В истории философии известен вариант предполагаемых слияний науки и философии как науки наук в тождество. У Шеллинга натурфилософия замышлялась как синтез наук, как "умозрительная физика", в которой принцип тождества полагался также и принципом научности философии, в частности и принципом исследования,и методомисторико-философского построения ("конструирования"). Область истории философии подвергается этим мыслителем для испытания и подтверждения метода философии тождества, на ней этот метод и оттачивается, и иллюстрируется. Но то же самое можно сказать и о приложении Шеллингом принципа тождества к развитию естествознания. Сходным образом нередко поступают и другие творцы философских систем, давая историю философии в определенном прочтении ̶ критическом и творческом, с целью выявления в ней подходов, подступов (порою в "превращенных" или "отчужденных формах, особенно в случае с системами противоположными своим) к своему собственному принципу и методу как к итогу и синтезу всего предшествующего развития. О последующем продвижении или просто ином направлении как будто и речи не должно быть.

Существует склонность к абсолютизации своего метода историко-философского исследования в каждой философской системе, в которой ее предмет и ее принцип представляется ее создателю высшим, охватывающим и подчиняющим себе прочие, "низшие". В случае с философией тождества такая опасность тем более заметна, что сам ее предмет, выражаемый понятием Абсолютного, предполагает, соответственно, и "абсолютный" метод (хотя в других системах, например в скептицизме, может с таким же успехом, т. е. так же порочно, быть абсолютизирован методологический релятивизм: "всё, абсолютно всё относительно").
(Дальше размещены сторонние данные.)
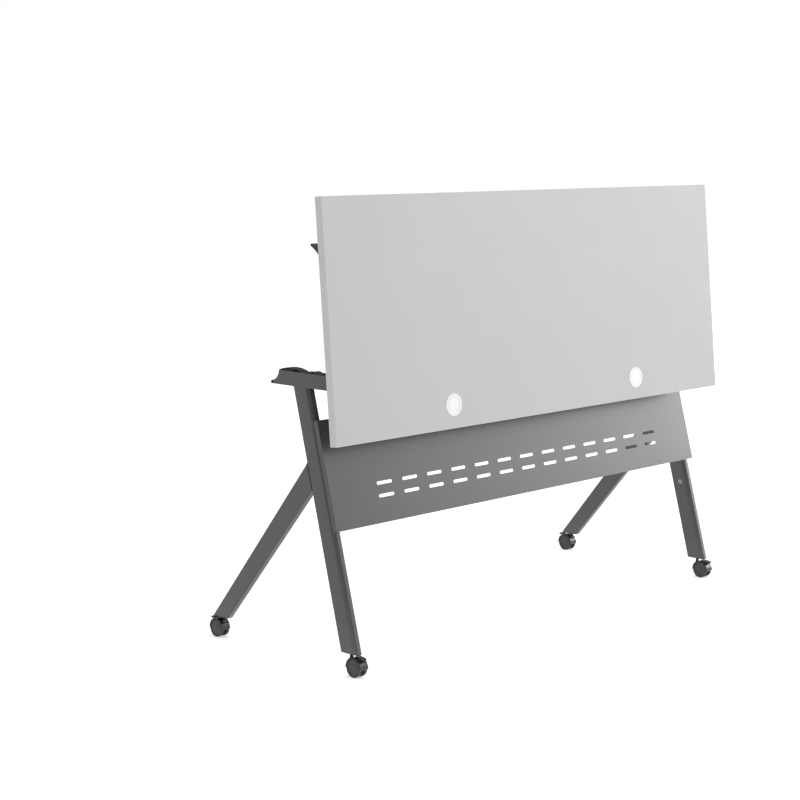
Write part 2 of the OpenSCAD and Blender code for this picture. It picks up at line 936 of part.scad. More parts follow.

Надо иметь в виду, однако, что у Шеллинга и понятие тождества, и понятие Абсолютного включают в себя и момент релятивности. Поэтому и отождествление философского метода с научным у него все же не равнозначно их иденцификации. "Научность" в философии есть атрибут философии, или: философия ̶ "субъект", научность ̶ "предикат", определенность, черта философии, отнюдь не завершенная. "Научность" философии есть не бытие, а стремление ее, тенденция. Если философия рассматривает себя всецело совпадающей с наукой, свой метод выдает за "единственно научный", она утрачивает самокритичность своего метода, становится догматичной, ибо заранее провозглашает себя тем, чем лишь стремится стать, изображает из себя то, чем еще не является. Совпадение философского и научного исследования существует, но не чрезмерное. Это особенно надо иметь в виду в случае с "абсолютной философией", объявляющей себя абсолютной наукой и свой метод ̶ вполне научным (ведь истинное содержание и смысл какой-либо философской системы мы отличаем от того, что она мнит о себе). Грани между двумя рассматриваемыми методами подхода к истории философии, научным и философским, всегда существуют, хотя грани эти подвижны, изменчивы, относительны. Совпадение же существует как процесс, как тенденция.

Замечание о теме конференции.

Само название нашей конференции очень значительно уже тем, что нацеливает участников ее на проблемный подход, который можно сформулировать так: что чему вызов: бросает ли вызов историкам философии история, или история философии делает вызов нашему начинающемуся веку? Что, век ведет себя вызывающе? В чем вызов, откуда берется его формулировка, как она распознана, каким чутким ухом услышана? Правильно ли понят вызов, правилен ли ответ на него, каков этот ответ или хотя бы отклик?

С другой стороны, озадаченный ходом истории и своего историко-философского состояния сознания, историк философии отваживается (ибо нелегко) сделать, может быть, одинокий и звучащий как глас вопиющего в пустыне, сделать вызов целой зпохе, движущейся, как "нам" представляется, неверным путем.

А может быть, обе постановки вопроса недостаточны в том смысле, что учитывают проблемность только одной стороны. "Я ̶ история", возглашает одна сторона; "я ̶ субъект", на вызов которого ожидается ответ историка философии, ответа по схеме: "стимул ̶ реакция". Или, может быть, ему предлагается ответить как субъекту, но ответить на историю как на объективное обстоятельство.

Но можно размышлять и в другом русле. Люди сами творят историю, но при определенных уже сложившихся исторических условиях. А условия эти опять-таки сотворены людьми, в "условиях" заключена человеческая субъективность, пусть опредмеченная и "застывшая". И условия эти относятся к исследователю истории (и истории философии), как и он к ним ̶ как субъект к субъекту, и от истории проистекает не вызов, а живой зов. И отвечает на зов не мумия, а живой и свободный дух, субъект, и ответить может, потому как свободен, свободен ответить положительно или отрицательно, или же никак.

И мы знаем, что история своею объективной стороной, стороной необходимости, как неумолимая слепая судьба, может не только вести своего исследователя, но и сыграть с ним злую шутку (ирония истории), может призывать делать то, чего сама еще не знает. И человек должен учитывать, что история ̶ субъект, но не всегда сознательный и не всегда благожелательный. Но и исследователь ее способен бессознательно и даже благожелательно поучать историю и понуждать к чему-то такому, чему она противится.

Отношения субъекта к субъекту ̶ совсем не из простых, и в подзаголовке названия конференции я вижу еще один вариант: приглашение к диалогу, ̶ не только между приглашенными, но и к диалогу с эпохой.